George Grie, Lost City of Atlantis or Mystery Legend Atlántida, 2014
It’s almost a paradox. The algorithms that mold our digital experience can exact useful information about our “real” lives only in exact proportion to how fully we relinquish ourselves to their curated unreality. The deeper you go, the fewer tethers remain to bind you to the world technology is meant to augment. Consider: How little of the content you’ve consumed today exists beyond your screen? How much of it has any bearing on the way you will spend the next few hours, let alone the next few years? Somewhere along the way, we’ve gotten comfortable with the idea that we might just be able to contain all of life – ourselves included – in little more than ones and zeroes.
Olli Kilpi, 2025
That sounds dystopian, I grant you. But any culture brought to extremes will become dystopian, and I do not believe humankind is capable of staying at extremes for long. Still, these fears about technology’s leviathan role in our daily routines seem to extend to every area of life – and, perhaps most urgently at this stage, with regard to human creativity. Hence, people are wary of digital art. Whether they object to its generally mass-market appeal, its fantastical characters, creatures, and landscapes that too often strain one’s suspension of disbelief, or to the constant worry that it is fueling (or disguising) the steady march of progress towards our species’ obsolescence, one question seems to lie at the core of the matter: Does creating art with the aid of a computer makes the work less than human?

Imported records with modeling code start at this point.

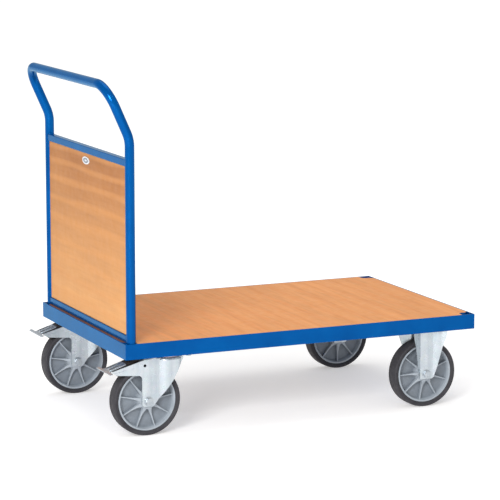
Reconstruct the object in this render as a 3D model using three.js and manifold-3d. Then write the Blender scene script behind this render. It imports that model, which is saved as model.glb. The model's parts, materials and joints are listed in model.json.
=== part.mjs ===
// Flatbed platform truck with one high end frame, two swivelling and two fixed casters.
// Millimetres, +Z up, +X along the platform towards the free end, +Y across it.
// The origin is on the floor under the middle of the overall bounding box.
import * as THREE from 'three';
import { mergeVertices } from 'three/addons/utils/BufferGeometryUtils.js';
import Module from 'manifold-3d';

const wasm = await Module();
wasm.setup();

// ---------- driving dimensions ----------
const GAP = 0.3;                 // clearance between touching pieces
const FRAME_L = 1100;            // platform frame, outside length
const FRAME_W = 692;             // platform frame, outside width
const FRAME_TOP = 273;           // top edge of the rails
const FRAME_BOT = 229;           // bottom edge of the rails
const WEB = 3.5;                 // rail sheet thickness
const LEDGE_W = 28;              // board ledge width
const LEDGE_T = 3.5;             // board ledge thickness
const BOARD_T = 15;              // deck board thickness
const CORNER_CUT = 37;           // 45 degree line across each corner recess
const LINER_T = 2;               // steel lining between each corner recess and the board
const REBATE_X = 512;            // the board is stepped down a little outside this line at the handle end
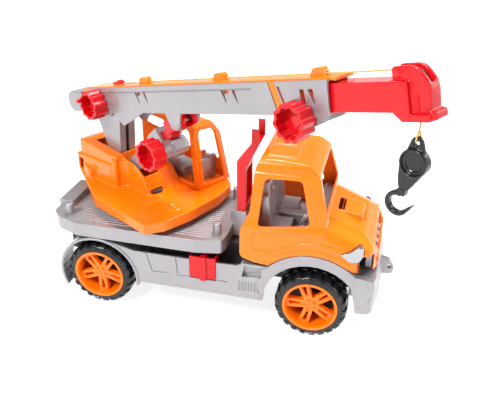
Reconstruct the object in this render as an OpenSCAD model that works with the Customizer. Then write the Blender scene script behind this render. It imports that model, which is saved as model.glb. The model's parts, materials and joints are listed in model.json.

Maybe. Or maybe not. It depends on the artist – and on your definition of art. And also, on your definition of humanity. After all, what does it even mean to be a person? What constitutes creative activity, and is it really a distinguishing factor between man and beast, or man and machine?
David Revoy, Artwork for the preproduction of the fourth open movie of the Blender Foundation "Tears of Steel" (project Mango), 2012 (CC BY-SA 3.0)
I am grateful to announce that these are questions that far exceed my pay grade. Instead, in this new series, my more modest aim is simply to demystify digital art. What is it? How does it work? How does its market differ from that of traditional media? What threat does AI pose to it? Is it so easy a computer could do it?
Well, first off, as a traditionally trained artist who has struggled for several years now to wrap my head around even basic digital techniques, let me be the first to tell you that it is far more than “art with computers.” It is not easy. It is hard. Even with a stylus and tablet that mimic pen and paper as closely as possible, it is still hard. Even with a cogent understanding of the programs that undergird the software’s mechanics, it remains hard. Digital artists rely each day on an ever-changing, carefully constructed world brought about by centuries of advances in mathematics and science. Their mastery and intuition of the medium they’ve chosen can certainly hold up against those of any tangible medium. And despite popular misconception, they must grapple more than anyone with the ideological consequences of their work as we look toward the future of technology. How do they balance their online worlds with “reality”? What does that distinction even mean?
I look forward to exploring with you.